Empowering Students and Faculty to Celebrate Hispanic Heritage Month
By Bryan Whitford, Spanish Teacher
The issue of my identity has not always been front and center in my mind. I was born in the United States to a father of English heritage and a mother from Puerto Rico. My last name does not exactly invoke Hispanic heritage. Growing up mostly in New Jersey, I feel I was like most kids trying to fit in as best I could whether it was keeping up with the latest fashion, listening to the current music, talking about the most popular TV shows, or debating who was the best local sports team. Although I was quite aware of my Puerto Rican background, I did not spend much time considering its significance. I heard the Spanish language every day at home however English was my native language and always my first choice. My siblings and I spent parts of summers in my mother’s hometown, my Abuelita and tía visited us often stateside, Puerto Rican food was a staple at the dinner table, and we celebrated many Puerto Rican customs and holidays in our household. And yet it never occurred to me what my Hispanic heritage meant to me.
During my college years, I intentionally began to explore my Hispanic identity. I enrolled in Spanish classes and I soon discovered a more intimate relationship with the language. For years I had wondered what it would be like to hold a meaningful conversation with my Abuelita in her language, and now perhaps that was in my grasp. I felt that I made quick connections after hearing the language so frequently at home. While my Spanish did improve and I was better able to communicate with my relatives in Puerto Rico, I still did not feel that this completely fulfilled my quest to understand my heritage. After graduation, I joined the Peace Corps and learned more about Latin American identity and history during my two years in Paraguay. This eye-opening experience inspired me to enroll in a Latin American Studies program and earn my Master’s Degree as I focused on history, development, and language throughout Latin America. I left the program more aware and informed, and yet I still did not fully connect with my heritage.
It wasn’t until I became an educator that I began to see my identity in a different light.

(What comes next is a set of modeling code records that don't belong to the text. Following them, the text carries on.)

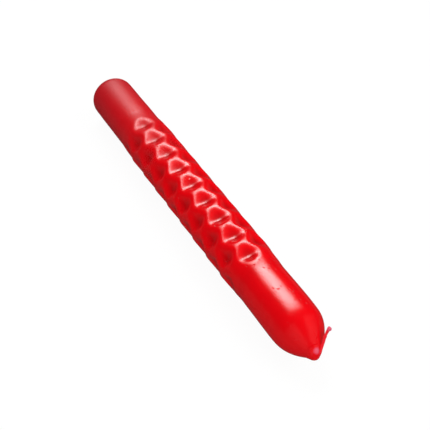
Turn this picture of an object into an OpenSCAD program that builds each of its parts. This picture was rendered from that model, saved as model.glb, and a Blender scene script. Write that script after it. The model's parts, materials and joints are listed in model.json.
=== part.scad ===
// Relief candle lying on its side: a plaited cotton wick in a primed sleeve, an undyed
// wax core, a dyed dip coat with a pressed band of dimples, and a folded wick end.
// The candle's axis is +X, from the foot to the tip, and +Z is up.

/* [Body] */
// Diameter of the smooth wax, which is what a candle holder grips
body_d = 22; // [20:0.5:24]
// From the foot to the shoulder, where the tip begins to narrow
shoulder_x = 184.5; // [176:0.5:192]
// Radius of the rounded edge round the foot
foot_round = 5.5; // [3:0.5:7]
// Thickness of the dyed coat over the core
coat_t = 1.6; // [1.4:0.1:2]

/* [Tip] */
// From the shoulder to the point where the tip's sides would meet
tip_h = 16.5; // [14:0.5:18]
// How full the tip is: 1 is a plain cone, 2 a paraboloid
tip_power = 1.7; // [1.5:0.1:2]
// Height of the drop of wax round the wick's root
nib_h = 3; // [2.8:0.1:3.2]

/* [Relief] */
// Distance along the candle between two dimples of one row
dimple_pitch = 12.5; // [12:0.1:13]
// From the foot to the first dimple of a long row
first_dimple_x = 47.8; // [45:0.1:50]
// Dimples in a long row; the rows between have one fewer
dimples_in_row = 9; // [7:1:9]
// Rows round the candle
dimple_rows = 8; // [8:2:8]
// Turn of the first long row from the top, towards -Y
first_row_turn = 10.5; // [0:0.5:22]
// Height of the relief's ridges over the smooth wax
ridge_h = 0.85; // [0.5:0.05:1]
// Depth of a dimple below the ridges
dimple_depth = 1.7; // [1.3:0.05:1.8]
// Length of one dimple along the candle
dimple_len = 10.6; // [9:0.1:10.8]

/* [Wick] */
// Width of the plait's swing, to one side
plait_swing = 0.3; // [0.3:0.01:0.34]
// Length of one full turn of the plait
plait_pitch = 8; // [7:0.5:12]
// Radius of one strand
strand_r = 0.13; // [0.1:0.01:0.13]
// Wall of the wax that primes the wick inside the candle
primer_t = 0.37; // [0.3:0.01:0.5]
// Wall of the dyed wax on the free end
sleeve_t = 0.15; // [0.12:0.01:0.16]
// Length of the free end, from the fold to the bead
free_len = 8.6; // [6:0.1:10]
// Angle of the fold, from the candle's own direction
fold_deg = 118; // [100:1:118]
// Turn of the fold's plane from the top, towards +Y
fold_turn = 47.5; // [40:0.5:90]
// Radius of the bead at the wick's very end
bead_r = 0.95; // [0.8:0.05:1.2]
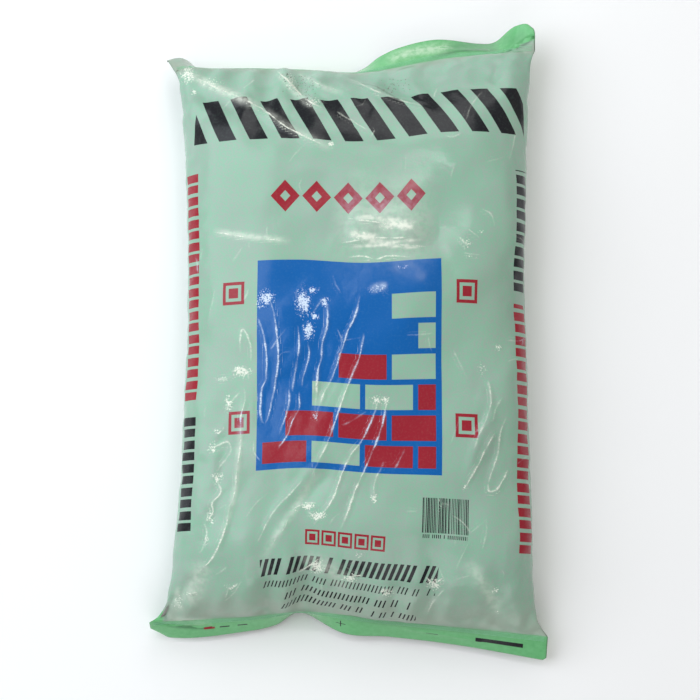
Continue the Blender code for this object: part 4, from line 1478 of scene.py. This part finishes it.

As a high school Spanish teacher, I found myself focusing not solely on the language but also on the identities of the different people who connect with the language. It was almost ironic because I was trying to help students understand the identities of others when I did not fully comprehend my own. That all changed in 2005 when I attended an affinity group meeting for educators who identified as Latinos/Hispanics. As I sat in the group and conversed with fellow educators I saw so many individuals who shared similar upbringings and experiences as me. I met attendees who had one parent from the United States and one from a Spanish-speaking country. Some had a non-Hispanic surname like me while others did not know the Spanish language at all. Regardless of their upbringing and their unique and individual stories, they were Hispanic and they were proud of it. That’s when I discovered what I was missing. Pride!
Hispanic Heritage Month is an opportunity for me to reflect on my pride in my family and my Puerto Rican heritage. I am proud of my mother’s home country and the heritage she has passed down to us. I now understand why she chose to move to the mainland United States, and I understand why she speaks so fondly of Puerto Rico when so many sights, sounds, and smells remind her of her country. I now understand why Roberto Clemente fueled her passion for baseball because of how he represented and inspired an entire nation. I am committed to understanding more about the past and how it informs the present. I now understand where our strong sense of family comes from and how I learned to pass that same sense down to my family.
In my classroom, I do not see Hispanic Heritage Month as a solitary moment to highlight high-profile names or noteworthy accomplishments. We can and we should make the year-long commitment to recognize notable Hispanic contributions throughout the curriculum while not confining ourselves to a one-month period.
Instead, I feel Hispanic Heritage Month represents an opportunity and an obligation to acknowledge the individual. It allows us the space to celebrate pride in Hispanic identity so that other Hispanic students and faculty can likewise feel empowered.
Hispanic Heritage Month is an opportunity to uplift and give a voice to fellow Hispanic members in our schools who are still working to understand their heritage or perhaps are struggling to feel seen.
When we honor the Hispanics in our community we see the people for who they are and who have always stood among us. We begin to realize that the prominent Hispanic identity that enriches our school and local community rivals that at the state or national level.
The feeling of pride in one’s heritage is not always a given thus it is never too late to begin that journey of exploration. By embracing my Hispanic identity I hope I have helped fellow Hispanics in my school community embrace theirs. Celebrating Hispanic Heritage Month is not about expressing pride for just this one month. The pride is ours for a lifetime.
Bryan Whitford is an Upper School Spanish teacher at the Bullis School in Potomac, MD.